For me, as an individual beyond the church, I get upset thinking about how these ultra-conservative voices preach absolutes. It’s been my experience that the person who spouts black and white is the person to listen to the least: the boastful person who so sure that he or she is right and there can be no other path is the one I will not follow – and I have a hard time even hearing that person. It’s a bit like dealing with a petulant (pre-)teenager. We’re waiting for them to get over the fear already and move on to the dialog, but it’s taking an awfully long time.
On a parish level, there might be a little more impact, but very little. Such impact is highly dependent on parish leadership, and I can’t see our new rector taking us in a super-conservative, schismatic direction. If he did, I'd seek a new church home. There are a couple people around who might like a more conservative direction (particularly the senior warden) but that is balanced by the growing and vibrant nature of our parish. It’s hard to argue when pledges are growing, pews are filled every Sunday, the church school is growing, outreach is increasing – and the rector is working hard to make sure everyone feels they have a home there.

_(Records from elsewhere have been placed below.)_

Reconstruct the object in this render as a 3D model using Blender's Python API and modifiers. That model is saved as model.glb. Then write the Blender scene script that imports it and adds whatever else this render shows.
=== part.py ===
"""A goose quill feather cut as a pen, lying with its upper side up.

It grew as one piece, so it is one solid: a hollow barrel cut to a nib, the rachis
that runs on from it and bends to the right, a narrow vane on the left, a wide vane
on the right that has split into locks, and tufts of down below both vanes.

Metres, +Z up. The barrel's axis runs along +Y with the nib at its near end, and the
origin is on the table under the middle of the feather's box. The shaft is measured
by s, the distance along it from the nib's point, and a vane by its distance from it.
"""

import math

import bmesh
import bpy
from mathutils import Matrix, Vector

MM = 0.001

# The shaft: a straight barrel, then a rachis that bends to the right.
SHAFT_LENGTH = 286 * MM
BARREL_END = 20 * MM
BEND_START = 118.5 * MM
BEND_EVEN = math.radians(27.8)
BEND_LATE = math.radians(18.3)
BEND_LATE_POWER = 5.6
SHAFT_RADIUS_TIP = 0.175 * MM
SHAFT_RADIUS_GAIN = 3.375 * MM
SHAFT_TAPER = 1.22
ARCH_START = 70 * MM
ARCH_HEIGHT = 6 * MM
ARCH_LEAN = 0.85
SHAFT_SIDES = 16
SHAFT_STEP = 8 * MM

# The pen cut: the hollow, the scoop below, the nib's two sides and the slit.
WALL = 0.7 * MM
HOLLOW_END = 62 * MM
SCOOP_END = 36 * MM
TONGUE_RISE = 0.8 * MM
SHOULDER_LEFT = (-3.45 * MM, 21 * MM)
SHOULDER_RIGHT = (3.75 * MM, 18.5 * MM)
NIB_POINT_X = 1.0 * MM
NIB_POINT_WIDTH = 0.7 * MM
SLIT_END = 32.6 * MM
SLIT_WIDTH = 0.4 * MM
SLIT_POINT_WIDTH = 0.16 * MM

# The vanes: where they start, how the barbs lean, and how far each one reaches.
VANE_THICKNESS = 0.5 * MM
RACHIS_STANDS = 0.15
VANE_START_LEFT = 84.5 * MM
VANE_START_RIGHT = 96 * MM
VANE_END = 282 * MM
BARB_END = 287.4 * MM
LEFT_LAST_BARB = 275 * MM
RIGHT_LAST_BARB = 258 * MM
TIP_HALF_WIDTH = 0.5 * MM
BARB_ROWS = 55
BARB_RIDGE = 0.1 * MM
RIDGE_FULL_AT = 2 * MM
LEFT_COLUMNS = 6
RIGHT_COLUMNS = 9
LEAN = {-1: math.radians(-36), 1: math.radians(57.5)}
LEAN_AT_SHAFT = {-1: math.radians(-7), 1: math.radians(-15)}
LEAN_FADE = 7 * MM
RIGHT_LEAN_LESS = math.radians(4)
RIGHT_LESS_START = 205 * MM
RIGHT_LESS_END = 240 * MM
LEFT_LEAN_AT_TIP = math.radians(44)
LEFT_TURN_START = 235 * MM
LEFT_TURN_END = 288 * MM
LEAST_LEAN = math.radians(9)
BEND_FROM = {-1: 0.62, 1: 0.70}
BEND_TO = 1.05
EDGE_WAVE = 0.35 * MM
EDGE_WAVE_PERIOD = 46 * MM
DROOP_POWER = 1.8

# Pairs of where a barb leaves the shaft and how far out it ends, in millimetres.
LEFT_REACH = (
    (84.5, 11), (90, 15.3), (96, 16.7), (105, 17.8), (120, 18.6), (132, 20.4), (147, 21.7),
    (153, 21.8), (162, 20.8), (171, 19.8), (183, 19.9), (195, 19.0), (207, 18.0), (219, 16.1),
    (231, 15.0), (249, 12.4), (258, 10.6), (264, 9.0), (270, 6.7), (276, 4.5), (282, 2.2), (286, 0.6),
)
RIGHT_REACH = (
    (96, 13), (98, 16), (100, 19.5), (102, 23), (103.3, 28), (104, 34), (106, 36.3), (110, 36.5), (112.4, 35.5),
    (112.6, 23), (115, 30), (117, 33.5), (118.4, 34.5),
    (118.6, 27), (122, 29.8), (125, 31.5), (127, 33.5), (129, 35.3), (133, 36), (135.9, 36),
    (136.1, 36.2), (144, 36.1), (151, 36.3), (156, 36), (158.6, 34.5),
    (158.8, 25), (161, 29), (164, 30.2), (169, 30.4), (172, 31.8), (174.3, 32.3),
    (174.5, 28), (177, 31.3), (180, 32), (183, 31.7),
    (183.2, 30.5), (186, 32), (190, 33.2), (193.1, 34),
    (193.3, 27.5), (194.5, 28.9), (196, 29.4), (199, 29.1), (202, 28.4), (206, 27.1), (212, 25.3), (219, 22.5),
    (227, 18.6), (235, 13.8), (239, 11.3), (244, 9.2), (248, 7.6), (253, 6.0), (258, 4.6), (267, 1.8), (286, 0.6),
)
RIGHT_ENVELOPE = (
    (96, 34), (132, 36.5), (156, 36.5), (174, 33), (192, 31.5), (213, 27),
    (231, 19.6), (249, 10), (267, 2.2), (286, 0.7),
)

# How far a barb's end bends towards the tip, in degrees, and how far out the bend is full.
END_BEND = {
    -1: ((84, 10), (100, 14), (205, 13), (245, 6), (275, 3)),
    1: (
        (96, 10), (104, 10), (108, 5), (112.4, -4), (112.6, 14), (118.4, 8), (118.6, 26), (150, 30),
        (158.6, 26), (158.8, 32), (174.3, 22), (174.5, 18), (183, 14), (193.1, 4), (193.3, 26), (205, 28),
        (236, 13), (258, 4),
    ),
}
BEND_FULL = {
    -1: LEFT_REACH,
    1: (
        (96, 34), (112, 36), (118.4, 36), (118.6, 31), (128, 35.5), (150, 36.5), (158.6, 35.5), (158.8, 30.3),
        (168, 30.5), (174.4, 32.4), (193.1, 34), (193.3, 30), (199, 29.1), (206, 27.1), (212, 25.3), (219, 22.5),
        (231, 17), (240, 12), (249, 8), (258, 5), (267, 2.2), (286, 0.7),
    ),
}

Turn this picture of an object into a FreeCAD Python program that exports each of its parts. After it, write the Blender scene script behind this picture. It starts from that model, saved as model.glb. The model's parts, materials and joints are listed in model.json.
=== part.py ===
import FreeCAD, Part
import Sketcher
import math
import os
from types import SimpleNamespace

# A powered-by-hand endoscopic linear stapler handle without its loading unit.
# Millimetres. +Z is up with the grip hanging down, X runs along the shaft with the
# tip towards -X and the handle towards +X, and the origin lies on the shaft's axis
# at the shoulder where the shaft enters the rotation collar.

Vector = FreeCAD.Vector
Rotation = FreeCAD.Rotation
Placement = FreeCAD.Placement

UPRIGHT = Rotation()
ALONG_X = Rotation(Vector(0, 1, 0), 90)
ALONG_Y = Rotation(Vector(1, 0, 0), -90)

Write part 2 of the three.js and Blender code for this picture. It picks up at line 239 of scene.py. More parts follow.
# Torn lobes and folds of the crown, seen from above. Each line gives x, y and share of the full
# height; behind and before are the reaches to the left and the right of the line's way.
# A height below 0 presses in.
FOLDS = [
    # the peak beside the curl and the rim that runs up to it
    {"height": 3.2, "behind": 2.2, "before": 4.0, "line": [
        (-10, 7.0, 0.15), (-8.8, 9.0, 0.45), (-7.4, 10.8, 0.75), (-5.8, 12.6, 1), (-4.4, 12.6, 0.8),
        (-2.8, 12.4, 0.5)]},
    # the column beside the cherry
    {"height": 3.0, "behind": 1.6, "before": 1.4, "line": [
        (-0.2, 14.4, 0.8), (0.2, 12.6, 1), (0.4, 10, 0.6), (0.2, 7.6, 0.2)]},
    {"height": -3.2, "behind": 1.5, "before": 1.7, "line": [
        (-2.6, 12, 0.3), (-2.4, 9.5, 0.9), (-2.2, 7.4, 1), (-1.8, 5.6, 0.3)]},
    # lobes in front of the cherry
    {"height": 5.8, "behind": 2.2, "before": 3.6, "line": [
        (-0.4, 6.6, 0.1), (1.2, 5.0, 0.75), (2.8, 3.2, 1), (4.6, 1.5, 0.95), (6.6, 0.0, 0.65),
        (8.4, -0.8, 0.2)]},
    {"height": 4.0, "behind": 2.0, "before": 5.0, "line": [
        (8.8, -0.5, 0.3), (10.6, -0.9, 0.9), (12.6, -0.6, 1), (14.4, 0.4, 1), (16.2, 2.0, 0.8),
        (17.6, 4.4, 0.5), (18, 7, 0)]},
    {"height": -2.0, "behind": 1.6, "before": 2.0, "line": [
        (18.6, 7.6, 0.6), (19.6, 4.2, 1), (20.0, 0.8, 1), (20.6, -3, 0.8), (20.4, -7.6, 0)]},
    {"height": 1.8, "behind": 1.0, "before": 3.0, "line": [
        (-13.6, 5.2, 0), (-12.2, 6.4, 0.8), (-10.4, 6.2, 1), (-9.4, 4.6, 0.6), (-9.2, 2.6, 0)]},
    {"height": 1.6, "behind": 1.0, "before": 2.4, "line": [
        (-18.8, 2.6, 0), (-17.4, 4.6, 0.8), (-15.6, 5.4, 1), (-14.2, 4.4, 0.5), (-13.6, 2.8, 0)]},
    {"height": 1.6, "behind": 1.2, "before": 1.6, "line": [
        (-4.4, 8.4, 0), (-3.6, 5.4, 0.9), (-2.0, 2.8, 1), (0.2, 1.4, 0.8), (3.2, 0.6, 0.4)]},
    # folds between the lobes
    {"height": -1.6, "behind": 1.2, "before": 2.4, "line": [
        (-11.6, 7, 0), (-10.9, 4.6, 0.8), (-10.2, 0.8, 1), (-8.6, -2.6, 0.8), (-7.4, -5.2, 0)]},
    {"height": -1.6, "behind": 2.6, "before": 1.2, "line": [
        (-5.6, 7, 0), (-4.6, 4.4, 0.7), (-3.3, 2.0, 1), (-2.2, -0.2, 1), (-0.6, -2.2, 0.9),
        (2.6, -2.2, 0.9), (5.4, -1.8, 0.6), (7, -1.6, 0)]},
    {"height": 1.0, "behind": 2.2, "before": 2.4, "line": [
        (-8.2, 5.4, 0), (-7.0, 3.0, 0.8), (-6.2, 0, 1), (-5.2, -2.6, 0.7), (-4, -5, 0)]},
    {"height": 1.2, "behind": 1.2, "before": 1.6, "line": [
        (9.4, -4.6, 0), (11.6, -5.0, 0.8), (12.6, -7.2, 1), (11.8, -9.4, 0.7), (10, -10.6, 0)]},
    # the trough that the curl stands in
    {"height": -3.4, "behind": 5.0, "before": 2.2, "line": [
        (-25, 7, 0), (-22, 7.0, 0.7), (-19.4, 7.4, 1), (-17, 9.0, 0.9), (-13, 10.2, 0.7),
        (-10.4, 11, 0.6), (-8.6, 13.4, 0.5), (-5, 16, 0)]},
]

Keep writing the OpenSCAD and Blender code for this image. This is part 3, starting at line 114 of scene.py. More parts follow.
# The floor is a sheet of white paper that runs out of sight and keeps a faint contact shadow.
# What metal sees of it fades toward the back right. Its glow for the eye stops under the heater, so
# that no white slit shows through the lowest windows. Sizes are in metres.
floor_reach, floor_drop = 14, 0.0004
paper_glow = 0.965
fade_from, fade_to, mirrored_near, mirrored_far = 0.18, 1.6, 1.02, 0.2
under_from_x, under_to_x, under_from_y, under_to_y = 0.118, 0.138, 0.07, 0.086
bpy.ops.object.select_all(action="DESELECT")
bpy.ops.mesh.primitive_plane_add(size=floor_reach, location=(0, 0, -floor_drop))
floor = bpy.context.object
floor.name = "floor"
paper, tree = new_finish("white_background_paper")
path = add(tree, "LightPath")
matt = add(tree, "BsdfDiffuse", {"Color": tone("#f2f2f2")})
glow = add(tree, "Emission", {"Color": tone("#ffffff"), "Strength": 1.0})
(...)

At the diocesan level, there is a much bigger impact, mostly legal and financial. Already one parish has decided to separate, and one priest has gone to Africa to be installed as a bishop under Nigerian oversight. The physical churches in the diocese are owned by the diocese (although cared for by the individual parishes), and cannot be taken with departing church members. For example, the members of the parish that departed are now meeting in a storefront (and interestingly, former parish members who had left that church when it took the ultra-conservative turn are back in the original building with the a new interim rector, reorganizing and reforming the more inclusive congregation they knew and loved). While it is sad to see clergy and members leave, I think our diocesan bishops are doing their best have it happen with grace and not with too much acrimony.
There was a House of Bishops meeting in New Orleans over last week. The US bishops met with each other and with the Archbishop of Canterbury in an effort to find compromise. For that to happen, however, all parties must truly be willing to listen and to compromise. When most of the conservative bishops left before the meetings were over, that signaled to me that they were not willing to listen or compromise.
Schism has been threatened before in my lifetime, I believe. When the US Episcopal Church started to ordain women in the 1970s, there was talk. It didn’t happen, the world didn't end, and we all learned from each other and to live with one another and our differences. I think that scenario can happen again. At least I hope it can.
If schism does happen, however, I will be sad, but we will go on. We’ll be fine.
The next morning: Late yesterday a statement was released by the House of Bishops to attempt to address the issues. Neither side seems particularly satisfied with the statement, so it must be a decent compromise.
1 comment:
Interesting and thoughtful post, j. I go to our local Church of England (Anglican) church. As you probably know, the Church of England a few years back decided to ordain women as priests. A few priests decide to convert to Catholicism rather than go along with this change. And there's no chance an openly homosexual man or woman could ever be ordained. Yet I admire the Archbishop of Canterbury. They're all just a bit backward and stubborn, I think.